JAKARTA, SAWIT INDONESIA – Utak-atik regulasi yang mengatur minyak goreng mengakibatkan ketidakpastian dan kerugian yang harus ditanggung para pelaku usaha. Praktisi hukum Dr. Hotman Sitorus, S.H., M.H mengatakan mencium adanya keanehan dengan penetapan pengusaha minyak goreng sebagai tersangka. Sebut saja terkait kaburnya perumusan unsur perbuatan melawan hukum, kerugian perekonomian keuangan negara dan unsur memperkaya diri sendiri atau orang lain.
“Selain itu, kerugian negara yang dihitung dari beban yang ditanggung pemerintah berbentuk Bantuan Langsung Tunai (BLT) Tambahan Khusus Minyak Goreng untuk 20,5 juta rumah tangga tidak mampu akibat kelangkaan dan mahalnya minyak goreng,” ucapnya melalui keterangan tertulis yang diterima redaksi SawitIndonesia.com pada Rabu (24 Agustus 2022)..

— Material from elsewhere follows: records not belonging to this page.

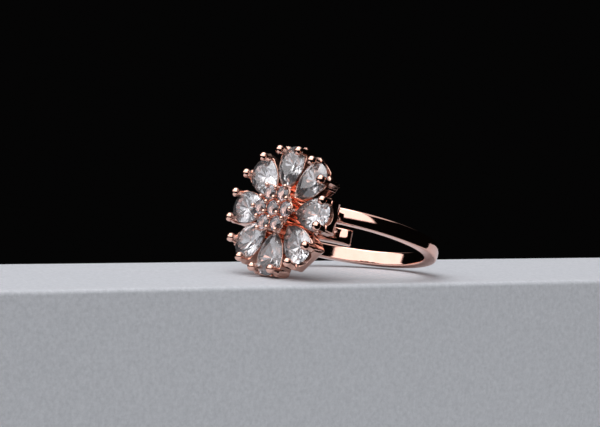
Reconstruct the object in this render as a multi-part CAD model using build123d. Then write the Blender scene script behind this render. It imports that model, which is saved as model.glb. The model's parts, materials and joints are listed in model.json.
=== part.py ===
from build123d import *

import os
from math import atan2, cos, degrees, radians, sin, sqrt

# A flower cocktail ring, resting as it does on a table: on the lowest petal
# cup and on the back of the band. +Z is up from the table, the flower looks
# towards -Y, and the origin is the centre of the finger hole.
#
# Everything is first drawn in the ring's own axes (Z along the finger, -Y out
# through the flower) and is tilted as one at the end.

# ---------------------------------------------------------------- sizes, mm
FINGER_RADIUS = 8.65          # finger hole, 17.3 mm across
BAND_THICKNESS = 1.4
BAND_WIDTH = 1.7
BAND_PITCH = 2.2              # how far the band travels along the finger in one turn
BAND_HIDDEN_END = -35.0       # degrees from the flower: the end soldered under it
BAND_FREE_END = 399.0         # degrees from the flower: the end that passes it

PETAL_COUNT = 8
PRONG_CIRCLE_RADIUS = 6.95    # from the flower's axis to the prong balls
PRONG_HALF_ANGLE = 12.9       # a petal's two prongs, either side of its middle
PRONG_PLANE = 12.9            # prong balls, from the finger hole's centre
FLOWER_SHIFT = 0.23           # flower's middle above the band's middle, along the finger
FLOWER_TURN = -2.7            # the flower is soldered on this many degrees off square
BALL_RADIUS = 0.48
PRONG_NECK_RADIUS = 0.34
PRONG_LEAN = 0.12             # how far each ball leans in over its stone

PEAR_RADIUS = 1.7             # round end of a pear stone
PEAR_CENTRE = 5.5             # its centre, from the flower's axis
PEAR_LENGTH = 3.05            # from that centre to the point
GIRDLE_LEVEL = -0.95          # stone's widest line, from the prong plane
GIRDLE_THICKNESS = 0.1
CROWN_HEIGHT = 0.45
TABLE_SCALE = 0.58
PAVILION_DEPTH = 1.6
CULET_SCALE = 0.06
PEAR_FACETS = 16

CUP_WALL = 0.17
RAIL_BACK = -2.7              # back of the cup's rail, from the prong plane
RAIL_TOP = -1.6
CUP_CORNER_RADIAL = 7.3       # squared outer end of the cup
CUP_BACK_RADIAL = 6.95        # the same end at the back: it leans in
CUP_CORNER_HALF_WIDTH = 1.8
CUP_SHOULDER_RADIAL = 6.1
CUP_INNER_SCALE = 0.5         # culet window in the cup's back, against the stone
WINDOW_HALF_WIDTH = 1.18      # opening between a petal's two prongs

CLUSTER_RADIUS = 1.95         # from the flower's axis to the halo stones
HALO_COUNT = 6
ROUND_RADIUS = 0.8            # small round stones
ROUND_CROWN = 0.26
ROUND_TABLE = 0.46
ROUND_PAVILION = 0.62
ROUND_FACETS = 16
CLUSTER_TOP = 0.45            # plate the round stones sit in, from the prong plane
CONE_WAIST_RADIUS = 2.15
CONE_WAIST_LEVEL = -0.15
SEAT_RIM = 0.2                # metal round each small stone
BEAD_RADIUS = 0.23
OUTER_BEADS_RADIUS = 2.81     # from the flower's axis to the beads outside the halo stones

PLATE_RADIUS = 4.4
PLATE_THICKNESS = 0.65

BAND_BACK_HALF = range(90, 271)  # degrees from the flower: the stretch that can touch a table
STEEPEST_REST = 45.0          # degrees, more than any rest of this ring
BISECTION_STEPS = 40


# ------------------------------------------------------------------ helpers
def polar(radius, angle_deg):
    return (radius * cos(radians(angle_deg)), radius * sin(radians(angle_deg)))


def ruled(lower, upper):
    """Straight-sided solid between two outlines."""
    return loft([lower, upper], ruled=True)


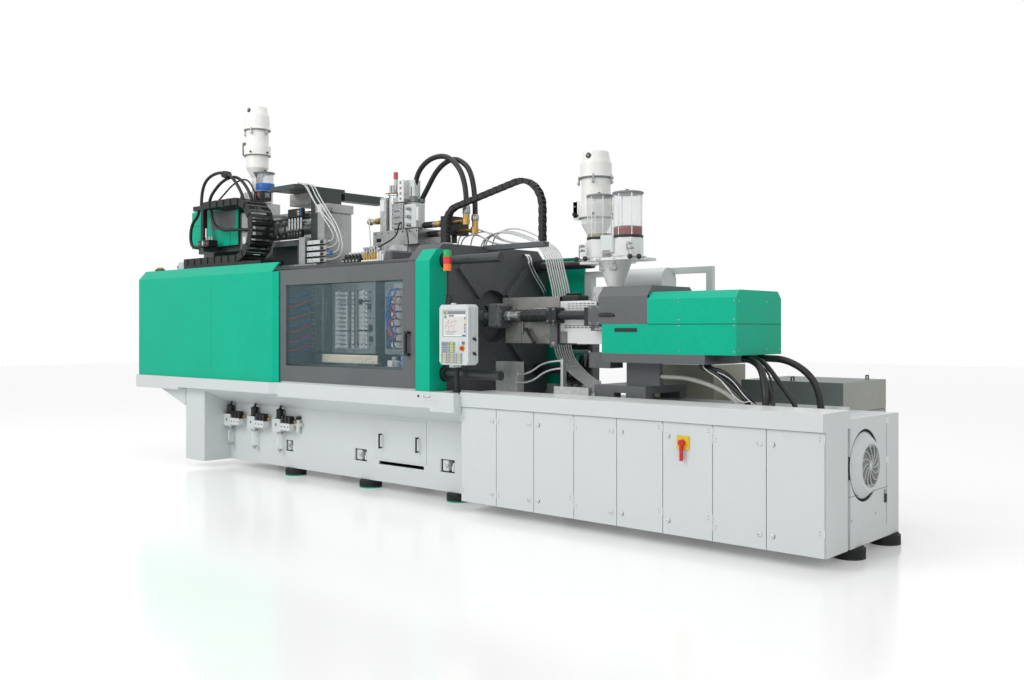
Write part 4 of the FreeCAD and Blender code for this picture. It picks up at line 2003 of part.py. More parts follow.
# ================================================================ hoses and energy chains
# Each hose passes these places, given along, across and up; its corners are rounded.
MARKS = ("start", "second", "third", "fourth", "fifth", "sixth", "seventh", "end")
HOSES = {
    "clamp_one": ((-518, 60, 3120), (-518, 60, 3390), (-290, 60, 3590), (50, 60, 3590),
                  (300, 60, 3300), (300, 60, 3021)),
    "clamp_two": ((-490, 150, 3120), (-490, 150, 3160), (-420, 150, 3245),
                  (-220, 150, 3500), (70, 150, 3585), (343, 150, 3350), (343, 150, 2931)),
    "unit_one": ((-4060, -460, 3318), (-4060, -460, 3545), (-3885, -440, 3715),
                 (-3570, -390, 3735), (-3390, -330, 3540), (-3270, -305, 3280),
                 (-3270, -305, 3180)),
    "unit_two": ((-3960, -405, 3318), (-3960, -405, 3380), (-3895, -395, 3490),
                 (-3715, -350, 3645), (-3460, -310, 3680), (-3250, -285, 3500),
                 (-3150, -270, 3270), (-3150, -270, 3180)),
    "unit_three": ((-3800, -393, 3318), (-3800, -393, 3350), (-3740, -360, 3420),
                   (-3570, -280, 3600), (-3350, -240, 3645), (-3150, -262, 3480),
                   (-3080, -262, 3280), (-3080, -262, 3180)),
    "loop": ((-4110, -470, 3262), (-4110, -470, 3200), (-4270, -490, 3080),
             (-4280, -490, 2800), (-4110, -470, 2780), (-4010, -470, 2780)),
    "sweep": ((-3860, -440, 3262), (-3860, -440, 2990), (-3100, -430, 2955),
              (-3100, -345, 2955)),
    "front": ((3400, -320, 1420), (3400, -320, 1390), (3520, -320, 1365),
              (3740, -320, 1215), (3850, -330, 1110), (3850, -330, 1045)),
    "middle": ((3450, -270, 1420), (3450, -270, 1390), (3590, -290, 1380),
               (3800, -320, 1220), (3885, -345, 1110), (3885, -345, 1045)),
    "cable": ((3700, -160, 1470), (3760, -160, 1470), (3900, -230, 1410),
              (3990, -330, 1220), (4000, -345, 1120), (4000, -345, 1045)),
    "stout": ((3700, -60, 1470), (3760, -60, 1470), (3860, -90, 1440), (4060, -140, 1220),
              (4160, -150, 1110), (4160, -150, 1045)),
    "tall": ((3700, 100, 1470), (3740, 100, 1470), (3960, 100, 1465), (4170, 100, 1340),
             (4250, 100, 1160), (4250, 100, 1045)),
    "ribbed": ((2910, -170, 1300), (3000, -170, 1300), (3200, -178, 1295),
               (3480, -180, 1225), (3700, -180, 1090), (3700, -180, 1045)),
    "high_pipe": ((1420, -360, 1280), (1530, -360, 1280), (1750, -360, 1420),
                  (1960, -360, 1420)),
    "low_pipe": ((1420, -360, 1200), (1560, -360, 1200), (1790, -360, 1350),
                 (1960, -360, 1350)),
    "left_pipe": ((740, 480, 2500), (800, 480, 2500), (800, 500, 2350), (800, 790, 2060),
                  (740, 790, 2060)),
    "right_pipe": ((740, 520, 2500), (800, 520, 2500), (800, 540, 2365), (800, 817, 2086),
                   (740, 817, 2086)),
}
for tag, places in HOSES.items():
    for mark, place_numbers in zip((*MARKS[:len(places) - 1], "end"), places):
        sizes(**{f"{tag}_{mark}_{axis}": number for axis, number in zip("xyz", place_numbers)})
# Light tubes over the fixed platen: where they leave the mould, and the run they share.
TUBE_HEADS = {
    "outer_tube": ((-300, 2220), (-300, 2630), (-160, 2800), (120, 2780), (450, 2605)),
    "inner_tube": ((-120, 2220), (-120, 2620), (-20, 2750), (200, 2740), (450, 2600)),
    "side_tube": ((160, 2200), (160, 2610), (330, 2742), (620, 2745)),
}
TUBE_RUN = ((1000, 2600), (1135, 2500), (1190, 2290), (1270, 2030), (1240, 1490), (1440, 1280),
            (1750, 1120), (1750, 1045))
RUN_MARKS = ("over", "edge", "fall", "drop", "bend", "slope", "floor", "foot")
for tag, places in TUBE_HEADS.items():
    for mark, place_numbers in zip(MARKS, places):
        sizes(**{f"{tag}_{mark}_{axis}": number for axis, number in zip("xz", place_numbers)})
for mark, place_numbers in zip(RUN_MARKS, TUBE_RUN):
    sizes(**{f"run_{mark}_{axis}": number for axis, number in zip("xz", place_numbers)})
sizes(
    bundle_y=353,
    side_tube_count=3,
    run_lean=-0.9,
)
doc.recompute()


def rounded(points, radii=None):
    """Straight runs joined by tangent arcs, as edges. Radii follow the runs when none are given."""
    edges = []
    here = points[0]
    for index in range(1, len(points) - 1):
        corner = points[index]
        back = points[index - 1] - corner
        ahead = points[index + 1] - corner
        turn = math.pi - back.getAngle(ahead)
        if radii is None:
            reach = size("bend_share") * min(back.Length, ahead.Length)
        else:
            reach = radii[index - 1] * math.tan(turn / 2)
        back.normalize()
        ahead.normalize()
        first = corner + back * reach
        last = corner + ahead * reach
        radius = reach / math.tan(turn / 2)
        inward = (back + ahead).normalize()
        middle = corner + inward * (radius / math.cos(turn / 2) - radius)
        if (first - here).Length > 0.001:
            edges.append(Part.LineSegment(here, first).toShape())
        edges.append(Part.Arc(first, middle, last).toShape())
        here = last
    edges.append(Part.LineSegment(here, points[-1]).toShape())
    return edges


def tube(points, radius):
    """A round solid hose along straight runs and arcs."""
    spine = Part.Wire(rounded(points))
    start = Part.Circle(points[0], points[1] - points[0], radius).toShape()
    return spine.makePipeShell([Part.Wire([start])], True, False)


def laid(tag, radius):
    """A hose through its marked places."""
    marks = (*MARKS[:len(HOSES[tag]) - 1], "end")
    return tube([at(*(size(f"{tag}_{mark}_{axis}") for axis in "xyz")) for mark in marks],
                radius)


def make_hoses():
    wide, middle, thin = (size(f"{name}_hose_radius") for name in ("wide", "middle", "thin"))
    clamp = [laid("clamp_one", wide), laid("clamp_two", wide)]
    sub_part("clamp_hoses", feature("ClampHoses", Part.makeCompound(clamp)))
    second = [laid("unit_one", middle), laid("unit_two", middle), laid("unit_three", thin),
              laid("loop", middle), laid("sweep", middle)]
    sub_part("unit_two_hoses", feature("UnitTwoHoses", Part.makeCompound(second)))
    injection = [laid("front", middle), laid("middle", thin), laid("cable", wide),
                 laid("stout", middle), laid("tall", wide), laid("ribbed", middle)]
    sub_part("injection_hoses", feature("InjectionHoses", Part.makeCompound(injection)))

    tubes = [laid(name, thin) for name in ("high_pipe", "low_pipe", "left_pipe", "right_pipe")]
    heads = ["outer_tube", "inner_tube", *["side_tube"] * int(size("side_tube_count"))]
    for index, head in enumerate(heads):
        offset = index * size("tube_bundle_pitch")
        shift = max(index - 2, 0) * size("tube_bundle_pitch")
        y = size("bundle_y") + offset
        points = [(size(f"{head}_{mark}_x") + shift, y, size(f"{head}_{mark}_z") + shift / 2)
                  for mark in MARKS[:len(TUBE_HEADS[head])]]
        if head == "side_tube":
            points[0] = (points[0][0], y, size("tube_block_top"))
        points += [(size(f"run_{mark}_x") - offset * size("run_lean"), y, size(f"run_{mark}_z"))
                   for mark in RUN_MARKS]
        tubes.append(tube([at(*spot) for spot in points], size("tube_bundle_radius")))
    sub_part("grey_tubes", feature("GreyTubes", Part.makeCompound(tubes)))


def walk(edges, pitch):
    """Middles and directions of links at a steady pitch along a route."""
    wire = Part.Wire(edges)
    count = int(round(wire.Length / pitch))
    spots = wire.discretize(Number=count + 1)
    return [((a + b) / 2, b - a) for a, b in zip(spots[:-1], spots[1:])]


def chain_link(middle, along, width, height, wall, narrow):
    """One link in the X-Z plane: two side plates and two cross bars."""
    length = along.Length
    half = width / 2 - (wall if narrow else 0)
    lap = length * size("chain_lap")
    plates = []
    for y in (-half, half - wall):
        plates.append(Part.makeBox(length + 2 * lap, wall, height,
                                   Vector(-length / 2 - lap, y, -height / 2)))
    for z in (-height / 2, height / 2 - wall / 2):
        plates.append(Part.makeBox(length * size("chain_bar_share"), 2 * half - 2 * wall,
                                   wall / 2,
                                   Vector(-length * size("chain_bar_share") / 2,
                                          -half + wall, z)))
    link = plates[0].fuse(plates[1:]).removeSplitter()
    angle = math.degrees(math.atan2(-along.z, along.x))
    link.Placement = Placement(middle, Rotation(Vector(0, 1, 0), angle))
    return link


sizes(
    chain_lap=0.08,
    chain_bar_share=0.4,
)
doc.recompute()


def links(edges, name):
    """All links of one chain, every second one stepped in between its neighbours."""
    made = []
    for index, (middle, along) in enumerate(walk(edges, size(f"{name}_pitch"))):
        made.append(chain_link(middle, along, size(f"{name}_width"), size(f"{name}_height"),
                               size(f"{name}_wall"), index % 2 == 1))
    return made


def chain_end(x, y, z):
    """The solid block that ties a chain's last link to what carries it, bounds in each axis."""
    low, high = (at(*corner) for corner in zip(x, y, z))
    extent = high - low
    return Part.makeBox(extent.x, extent.y, extent.z, low)


def make_clamp_chain():
    """Lower run on the roof, a half turn and an upper run back to the second unit."""
    y = size("chain_y")
    radius = size("chain_turn_radius")
    low = size("chain_floor + chain_height / 2")
    turn_x = size("chain_turn_x")
    runs = [
        Part.LineSegment(at(size("chain_fixed_x"), y, low), at(turn_x, y, low)).toShape(),
        Part.Arc(at(turn_x, y, low), at(turn_x + radius, y, low + radius),
                 at(turn_x, y, low + 2 * radius)).toShape(),
        Part.LineSegment(at(turn_x, y, low + 2 * radius),
                         at(size("chain_moving_x"), y, low + 2 * radius)).toShape(),
    ]
    half = size("chain_width / 2")
    made = links(runs, "chain")
    inner = half - size("chain_wall")
    last_inner = inner - size("chain_wall") * (1 - len(made) % 2)
    tray = chain_end((size("chain_fixed_x"), size("chain_tray_right_x")), (y - half, y + half),
                     (size("ridge_height"), size("chain_floor")))
    fixed = chain_end((size("chain_fixed_x"), size("chain_fixed_x + chain_end_depth")),
                      (y - inner, y + inner),
                      (size("chain_floor"), size("chain_floor + chain_height / 2")))
    moving_low = size("second_bar_low")
    moving = chain_end((size("second_bar_right_x"), size("chain_moving_x + chain_end_depth / 2")),
                       (y - last_inner, y + last_inner),
                       (moving_low, size("second_bar_low + chain_height / 3")))
    sub_part("clamp_energy_chain",
             feature("ClampChain", Part.makeCompound([tray, fixed, moving,
                                                      *made])))


def make_arch_chain():
    """A chain that arches from the cube carriage's bracket over to the fixed platen."""
    y = size("arch_y")
    points = [at(size("arch_left_x"), y, size("arch_left_low")),
              at(size("arch_left_x"), y, size("arch_left_corner")),
              at(size("arch_right_x"), y, size("arch_right_corner")),
              at(size("arch_right_x"), y, size("arch_right_low"))]
    runs = rounded(points, (size("arch_left_radius"), size("arch_right_radius")))
    made = links(runs, "arch")
    depth = size("arch_height / 4")
    ends = []
    for side, low in (("left", size("arch_left_low - chain_foot_gap")),
                      ("right", size("arch_bracket_top"))):
        x = size(f"arch_{side}_x")
        wide = side == "left" or len(made) % 2 == 1
        inner = size("arch_width / 2") - size("arch_wall") * (1 if wide else 2)
        ends.append(chain_end((x - depth, x + depth), (y - inner, y + inner),
                              (low, size(f"arch_{side}_low"))))
    sub_part("arch_energy_chain",
             feature("ArchChain", Part.makeCompound([*ends, *made])))


make_hoses()
make_clamp_chain()
make_arch_chain()

# ================================================================ check and write
doc.recompute()
for thing in doc.Objects:
    if "Invalid" in thing.State or "Error" in thing.State:
        raise RuntimeError(f"{thing.Label} did not compute: {thing.State}")
labels = [thing.Label for thing in sub_parts]
if len(set(labels)) != len(labels):
    raise RuntimeError("two sub-parts share a name")
for thing in sub_parts:
    if thing.Shape.isNull() or not thing.Shape.isValid():
        raise RuntimeError(f"{thing.Label} has no valid shape")
whole = FreeCAD.BoundBox()
for thing in sub_parts:
    whole.add(thing.Shape.BoundBox)
    thing.Shape.exportStep(os.path.join("parts", thing.Label + ".step"))
print(f"{len(sub_parts)} sub-parts, {whole}")
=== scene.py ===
"""Injection moulding machine: finishes, hoses, small fittings, light and camera.

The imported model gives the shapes. This script gives every node a procedural finish, swaps the
plain hoses for smooth ones with their fittings, and adds the small parts that the photograph shows.
The frame is in metres: X along the machine, Y across it, Z up. Routes and fittings are given in
millimetres, with Y measured from the mould axis.
"""
import logging
import math
from dataclasses import dataclass, field
from enum import Enum
from typing import Sequence

import bmesh
import bpy
import numpy as np
from mathutils import Euler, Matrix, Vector


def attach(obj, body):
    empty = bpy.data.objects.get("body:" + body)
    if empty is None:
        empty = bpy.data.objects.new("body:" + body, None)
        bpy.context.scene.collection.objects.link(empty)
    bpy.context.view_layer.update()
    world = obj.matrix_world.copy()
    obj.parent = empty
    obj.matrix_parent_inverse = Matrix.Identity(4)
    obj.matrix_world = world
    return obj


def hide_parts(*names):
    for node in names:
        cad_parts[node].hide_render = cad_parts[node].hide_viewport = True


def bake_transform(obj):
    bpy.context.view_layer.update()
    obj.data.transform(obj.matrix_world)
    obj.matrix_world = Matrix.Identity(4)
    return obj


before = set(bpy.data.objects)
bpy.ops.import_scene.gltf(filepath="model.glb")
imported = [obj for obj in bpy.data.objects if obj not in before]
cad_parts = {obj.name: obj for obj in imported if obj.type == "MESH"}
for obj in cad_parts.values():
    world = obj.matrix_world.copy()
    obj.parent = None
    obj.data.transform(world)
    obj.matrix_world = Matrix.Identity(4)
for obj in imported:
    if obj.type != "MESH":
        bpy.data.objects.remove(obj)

logging.basicConfig(level=logging.INFO, format="%(levelname)s %(message)s")
LOG = logging.getLogger("moulding_machine")

Point = tuple[float, float, float]
Tree = bpy.types.NodeTree
Socket = bpy.types.NodeSocket

AXIS_Y = -0.210          # the mould axis in the frame
MILLI = 0.001


def on_axis(spots: Sequence[Point]) -> tuple[Point, ...]:
    """Turn places in millimetres, with Y from the mould axis, into the frame's metres."""
    return tuple((x * MILLI, y * MILLI + AXIS_Y, z * MILLI) for x, y, z in spots)


def put(name: str, data: bpy.types.ID) -> bpy.types.Object:
    """Put a new object with this data into the scene.

    Args:
        name: The object's name.
        data: Its mesh, curve, light or camera.

    Returns:
        The object.
    """
    made = bpy.data.objects.new(name, data)
    bpy.context.scene.collection.objects.link(made)
    return made


# ---------------------------------------------------------------- finishes
def linear(code: str) -> tuple[float, float, float, float]:
    """Turn an sRGB hex colour into the linear colour that shaders use.

    Args:
        code: Six hex digits with a leading hash.

    Returns:
        Linear red, green, blue and an alpha of 1.
    """
    channels = (int(code[i:i + 2], 16) / 255 for i in (1, 3, 5))
    red, green, blue = (
        c / 12.92 if c <= 0.04045 else ((c + 0.055) / 1.055) ** 2.4 for c in channels)
    return (red, green, blue, 1.0)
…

“Ini tentu hal yang baru dan cukup membingungkan. Di mana subsidi yang diberikan pemerintah kok malah menjadi kerugian negara,” imbuh Hotman.
Terdakwa PTS diduga melakukan perbuatan melawan hukum dalam pengurusan Persetujuan Ekspor (PE) CPO dan produk turunannya sebanyak 41 ijin yang berasal dari 7 perusahaan Grup Musim Mas, yakni PT Musim Mas, PT Musim Mas-Fuji, PT Intibenua Perkasatama, PT. Agro Makmur Raya, PT Megasurya Mas, PT Wira Inno Mas. Selanjutnya, PTS dianggap telah menguntungkan atau memperkaya perusahaan sebesar Rp626,6 miliar.
Selain itu, PTS juga didakwa merugikan keuangan negara sebesar Rp1.107.900.841.612,08 dan merugikan perekonomian negara senikqi Rp3.156.407.585.578,00,-. “Dalam dakwaan, PTS disebutkan dalam mengurus PE dengan menggunakan dokumen yang dimanipulasi. Tidak sesuai dengan realisasi distibusi kebutuhan dalam negeri. Selain itu, dianggap melanggar domestic market obligation (DMO) dan domestic price obligation (DMO),” kata Hotman.
Lebih lanjut, Hotman menambahkan, untuk memperoleh perizinan ekspor (PE) crude palm oil (CPO) dari Kementerian Perdagangan dibutuhkan persyaratan yang ketat. Setidaknya ada tiga syarat yang harus dipenuhi.
Pertama ada realisasi purchase order. Jadi industri bisa mengeluarkan ekspor minyak goreng DPO dan DMO itu kalau ada purchase order dari pembeli. Kedua, harus jelas pengirimannya itu ada, di-print order. Ketiga, eksportir harus menyerahkan faktur pajak pembeli. Baru kemudian Kemendag bisa mengluarkan surat PE. Prosedur semacam itu tentu susah dimanipulasi. Itu bukan elektronik tapi hardcopy. Jadi harus ada bukti-buktinya.
“Jadi penetapan tersangka yang dilakukan Kejagung tidak cukup pembuktiannya. Dia menampik pengusaha mencoba mendekati penjabat dalam hal ini adalah Kementerian Perdagangan untuk mendapatkan izin ekspor,” jelasnya.
Kepanikan terjadi di kalangan pelaku usaha saat Kejaksaan Agung menetapkan Dirjen Perdagangan Luar Negeri Kemendag dan tiga orang pelaku usaha sawit sebagai tersangka atas kasus dugaan korupsi pemberian fasilitas ekspor minyak sawit (CPO) dan produk turunannya kepada empat perusahaan yang dianggap tidak memenuhi persyaratan DMO (domestic market obligation) sebesar 20%.
Ketiga petinggi di perusahaan minyak yang dijadikan tersangka yakni Senior Manager Corporate Affair Permata Hijau Group Stanley MA; Komisaris PT Wilmar Nabati Indonesia Master Parulian Tumanggor; dan General Manager PT Musim Mas Pierre Togar Sitanggang. Setelah itu giliran Lin Che Wei alias Weibinanto Halimdjati selaku Penasehat Kebijakan / Analisa pada Independent Research & Advisory Indonesia menjadi tersangka baru kasus dugaan korupsi pemberian fasilitas ekspor crude palm oil (CPO) dan turunannya.